**What is expected**: Reproduce the entire listing word for word.
________________________
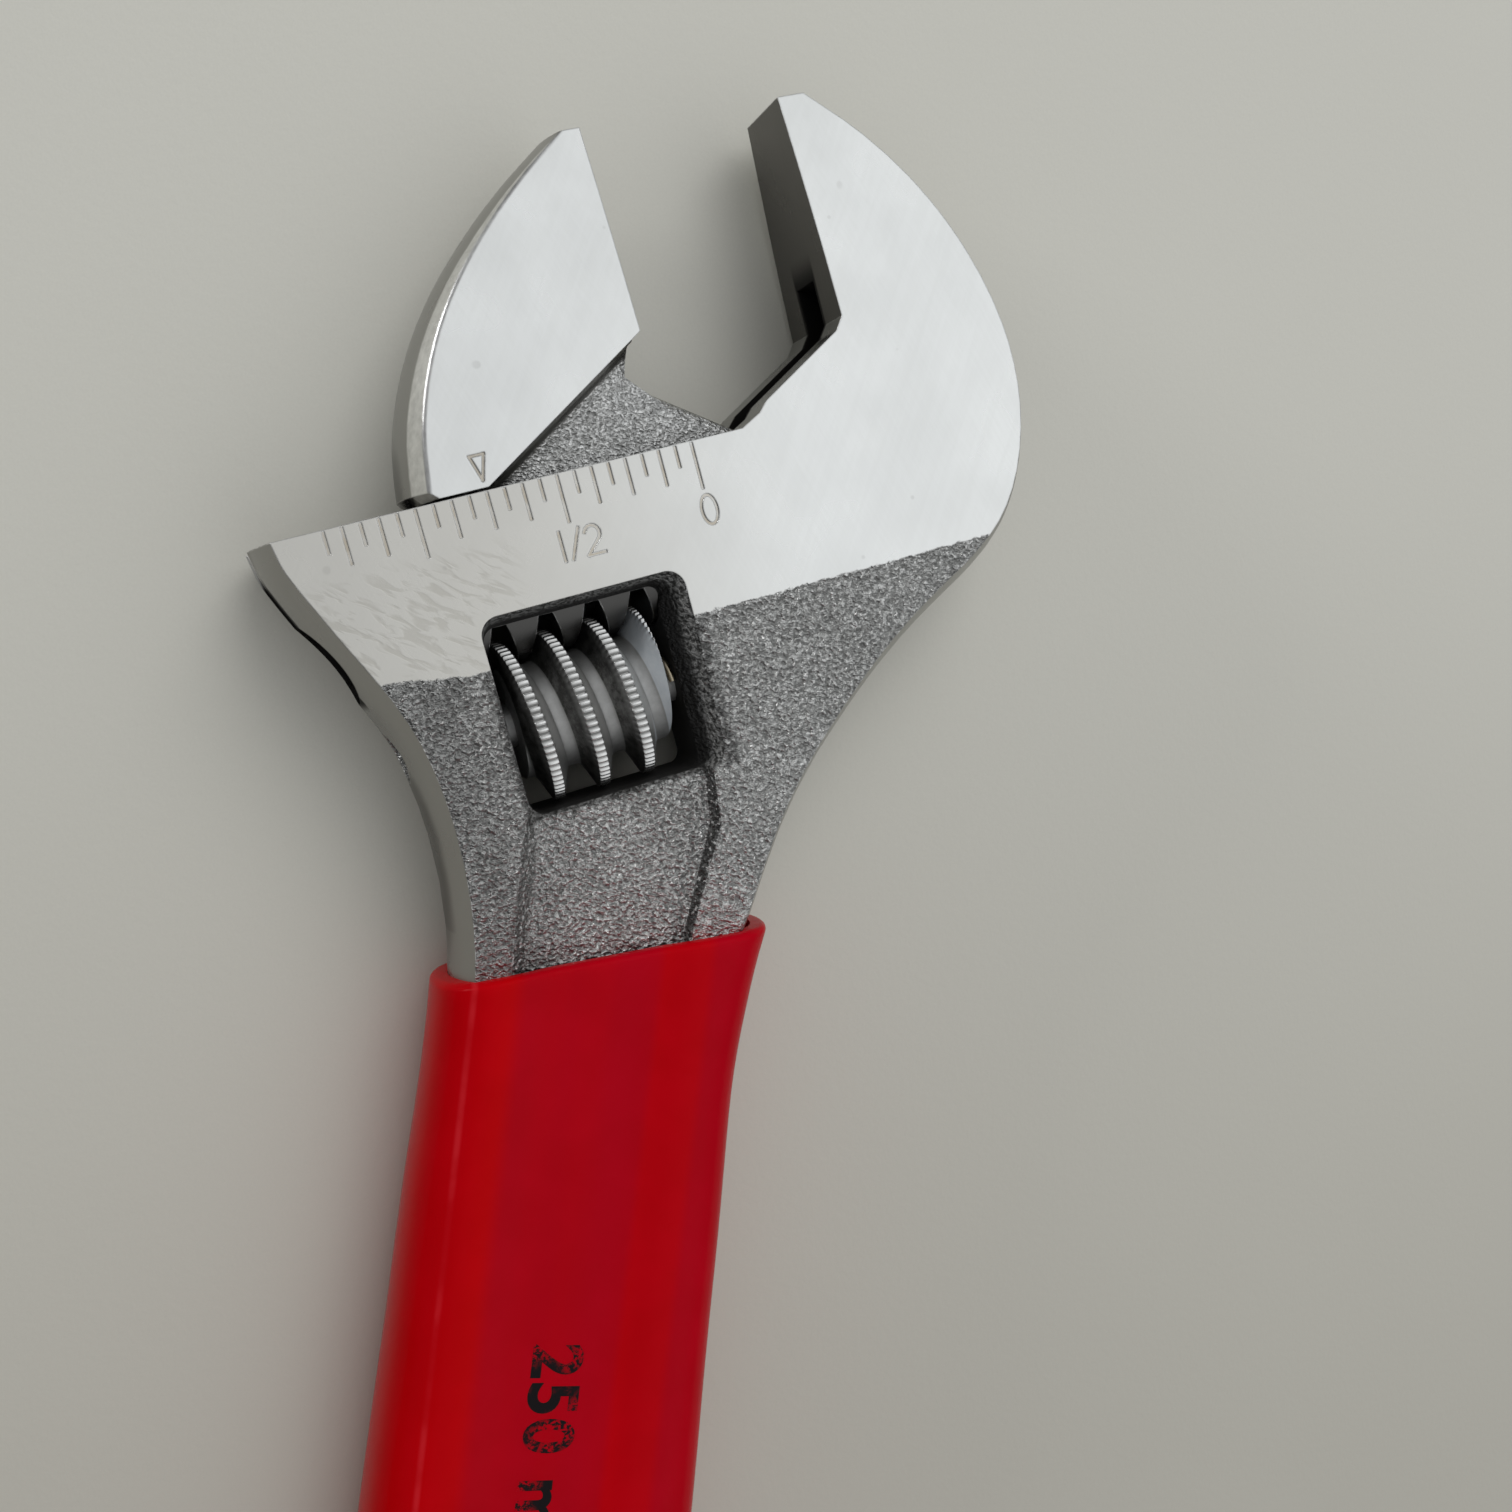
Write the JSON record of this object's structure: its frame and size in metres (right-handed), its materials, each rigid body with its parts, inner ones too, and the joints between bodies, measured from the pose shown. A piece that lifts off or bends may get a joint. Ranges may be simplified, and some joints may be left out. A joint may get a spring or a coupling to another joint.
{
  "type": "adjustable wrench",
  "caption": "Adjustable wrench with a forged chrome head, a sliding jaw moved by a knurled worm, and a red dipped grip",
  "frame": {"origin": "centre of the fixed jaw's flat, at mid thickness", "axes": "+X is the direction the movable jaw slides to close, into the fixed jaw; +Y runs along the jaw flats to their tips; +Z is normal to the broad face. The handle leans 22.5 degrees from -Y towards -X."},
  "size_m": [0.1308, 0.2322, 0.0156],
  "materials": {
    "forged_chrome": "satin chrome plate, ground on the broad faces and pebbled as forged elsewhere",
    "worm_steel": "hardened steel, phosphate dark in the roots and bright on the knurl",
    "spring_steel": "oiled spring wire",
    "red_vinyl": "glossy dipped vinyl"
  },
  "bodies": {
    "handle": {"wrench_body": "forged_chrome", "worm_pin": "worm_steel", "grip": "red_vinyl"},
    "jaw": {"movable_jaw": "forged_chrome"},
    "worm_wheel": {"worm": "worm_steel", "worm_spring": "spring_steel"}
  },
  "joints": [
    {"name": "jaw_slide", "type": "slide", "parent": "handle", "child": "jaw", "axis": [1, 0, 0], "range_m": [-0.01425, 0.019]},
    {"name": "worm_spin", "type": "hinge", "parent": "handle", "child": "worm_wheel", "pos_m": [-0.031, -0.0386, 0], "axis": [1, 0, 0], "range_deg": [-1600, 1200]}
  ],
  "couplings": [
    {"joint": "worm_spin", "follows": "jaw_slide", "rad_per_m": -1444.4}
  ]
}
________________________
**The solution**:
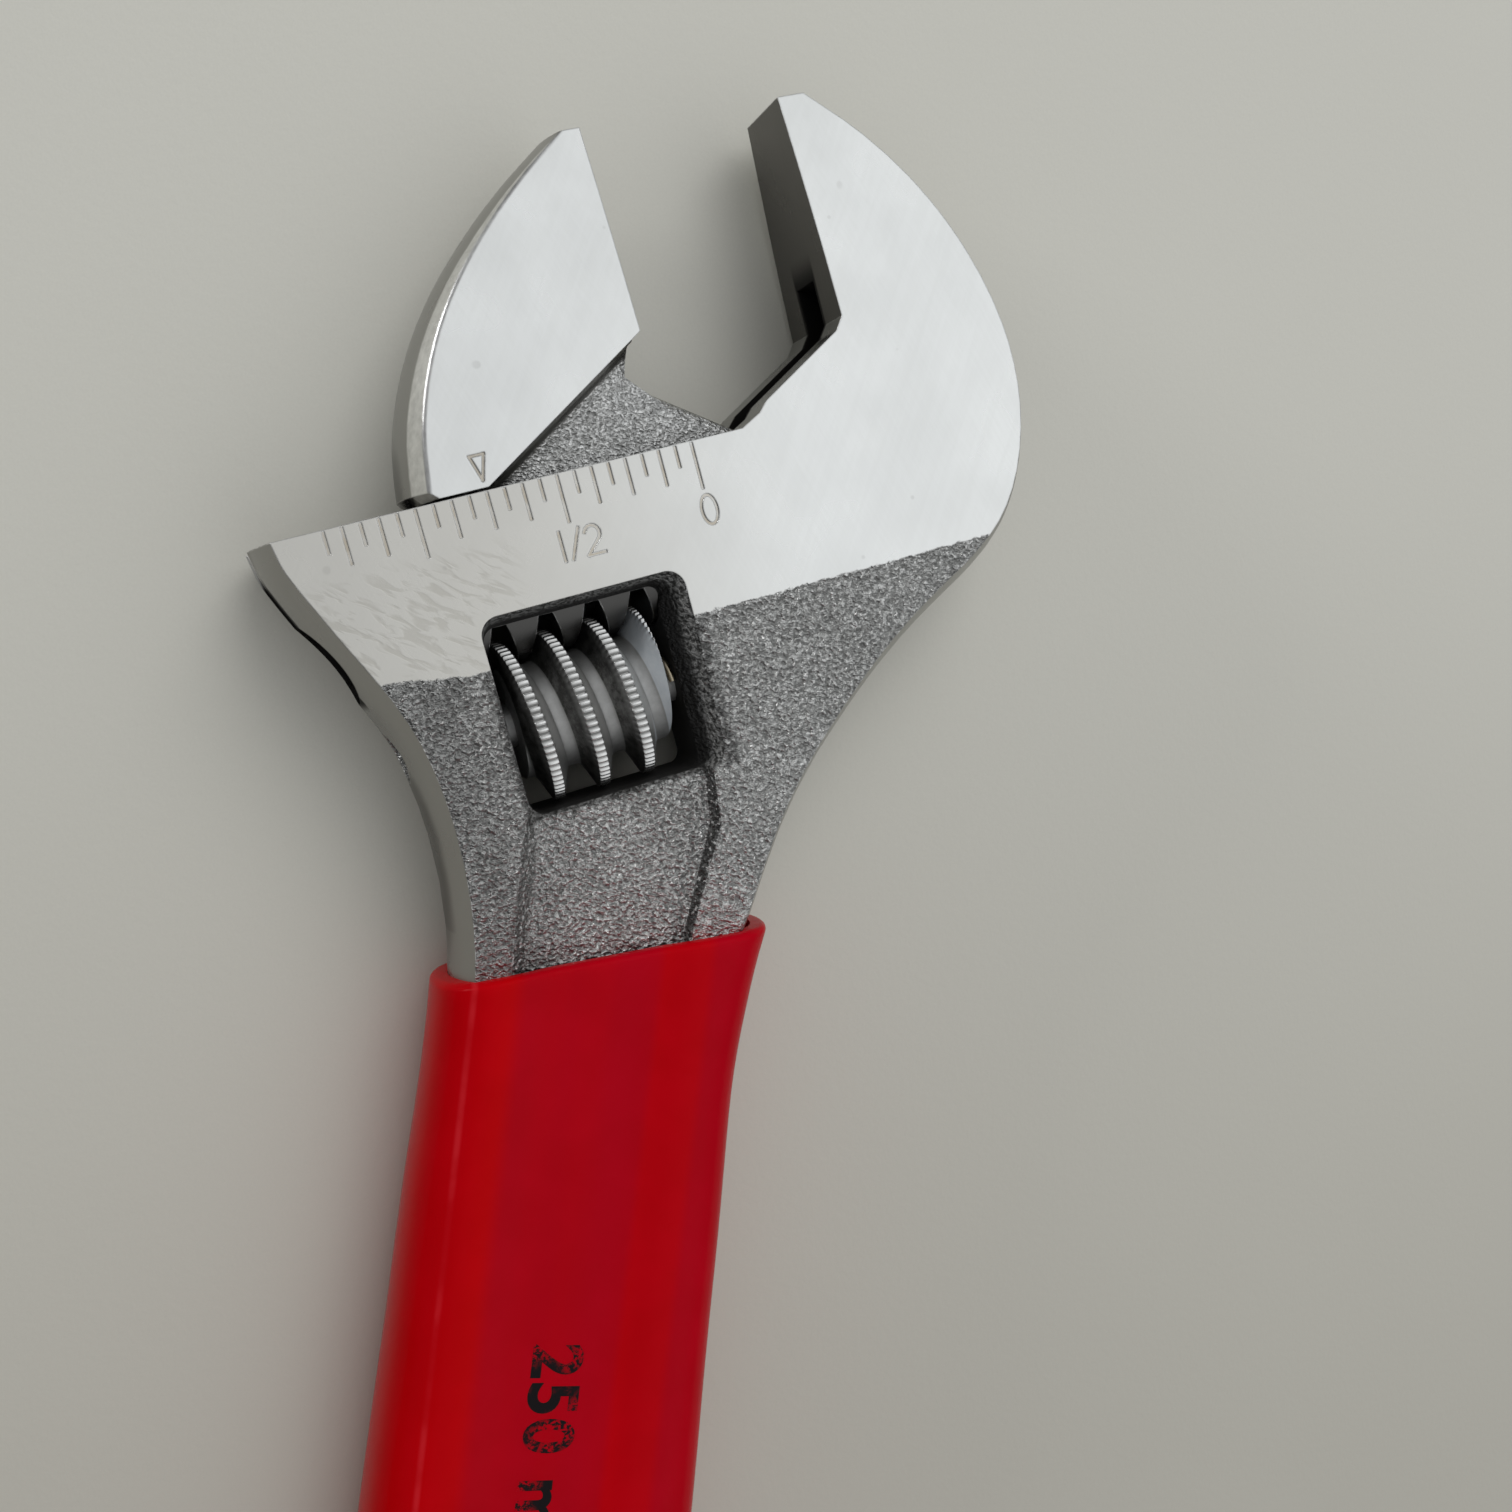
Write the JSON record of this object's structure: its frame and size in metres (right-handed), its materials, each rigid body with its parts, inner ones too, and the joints between bodies, measured from the pose shown. A piece that lifts off or bends may get a joint. Ranges may be simplified, and some joints may be left out. A joint may get a spring or a coupling to another joint.
{
  "type": "adjustable wrench",
  "caption": "Adjustable wrench with a forged chrome head, a sliding jaw moved by a knurled worm, and a red dipped grip",
  "frame": {"origin": "centre of the fixed jaw's flat, at mid thickness", "axes": "+X is the direction the movable jaw slides to close, into the fixed jaw; +Y runs along the jaw flats to their tips; +Z is normal to the broad face. The handle leans 22.5 degrees from -Y towards -X."},
  "size_m": [0.1308, 0.2322, 0.0156],
  "materials": {
    "forged_chrome": "satin chrome plate, ground on the broad faces and pebbled as forged elsewhere",
    "worm_steel": "hardened steel, phosphate dark in the roots and bright on the knurl",
    "spring_steel": "oiled spring wire",
    "red_vinyl": "glossy dipped vinyl"
  },
  "bodies": {
    "handle": {"wrench_body": "forged_chrome", "worm_pin": "worm_steel", "grip": "red_vinyl"},
    "jaw": {"movable_jaw": "forged_chrome"},
    "worm_wheel": {"worm": "worm_steel", "worm_spring": "spring_steel"}
  },
  "joints": [
    {"name": "jaw_slide", "type": "slide", "parent": "handle", "child": "jaw", "axis": [1, 0, 0], "range_m": [-0.01425, 0.019]},
    {"name": "worm_spin", "type": "hinge", "parent": "handle", "child": "worm_wheel", "pos_m": [-0.031, -0.0386, 0], "axis": [1, 0, 0], "range_deg": [-1600, 1200]}
  ],
  "couplings": [
    {"joint": "worm_spin", "follows": "jaw_slide", "rad_per_m": -1444.4}
  ]
}